The vast majority of Sudan’s known oil reserves are in the south, and the GoSS is counting on them to pay for development projects and diversify the south's economy.
Southern officials say they are not getting 50% of revenues from the north’s oil sales, as the CPA stipulates, but seem confident independence will change that. LoWilla, the presidential advisor, said it was clear that the south would stop pumping its oil north if Khartoum did not respect their revenue-sharing deal.
Back to school
The GoSS has already put in motion a development plan meant to chart the young nation’s course until 2015, and has enlisted the help of the United Nations and other international organizations to help it get there. Education goals are high on the list of priorities, but the challenge is huge.
According to an assessment by the International Institute for Education Planning (IIEP), an organization within UNESCO, over 300,000 southerners who were displaced during the war returned to the region between last October and June of this year. The high number of returnees has placed a burden on existing schools.

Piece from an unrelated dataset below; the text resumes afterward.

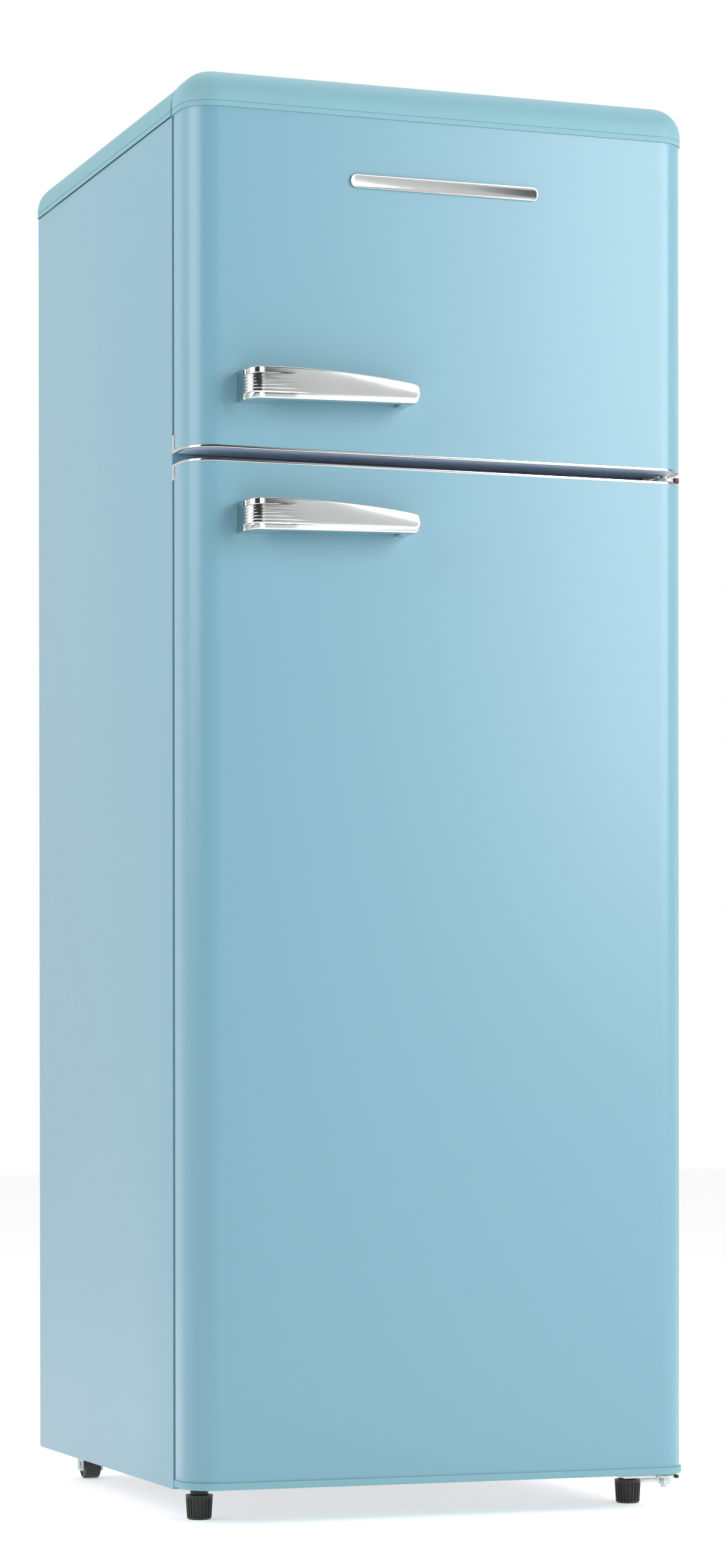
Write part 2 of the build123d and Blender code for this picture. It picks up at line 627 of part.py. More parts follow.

The high demand is compounded by the limited capacity of the new education ministry to supply services. According to the IEPP, a meager 13% of teachers are qualified and 40% of the teaching force has only completed primary school education.
Despite the obstacles to fulfill basic schooling for a majority of the population, the GoSS wants to establish eight universities, one for each province of South Sudan, in the next four years. “We advised [the ministry] not to do so,” said IEPP’s director Khalil Mahshi. “I feel quality might be sacrificed and frustration will mount if the government can’t live up to expectations.”
Planning experts like Mahshi are urging southern leaders to build up the capacity and confidence needed to establish realistic development targets. They worry that southerners will try to bite off too much too quickly. But independence - once a distant dream - is finally being embraced in South Sudan.
So as southerners wave their new nation's flag, they are holding the proof of why they should keep high hopes for the future.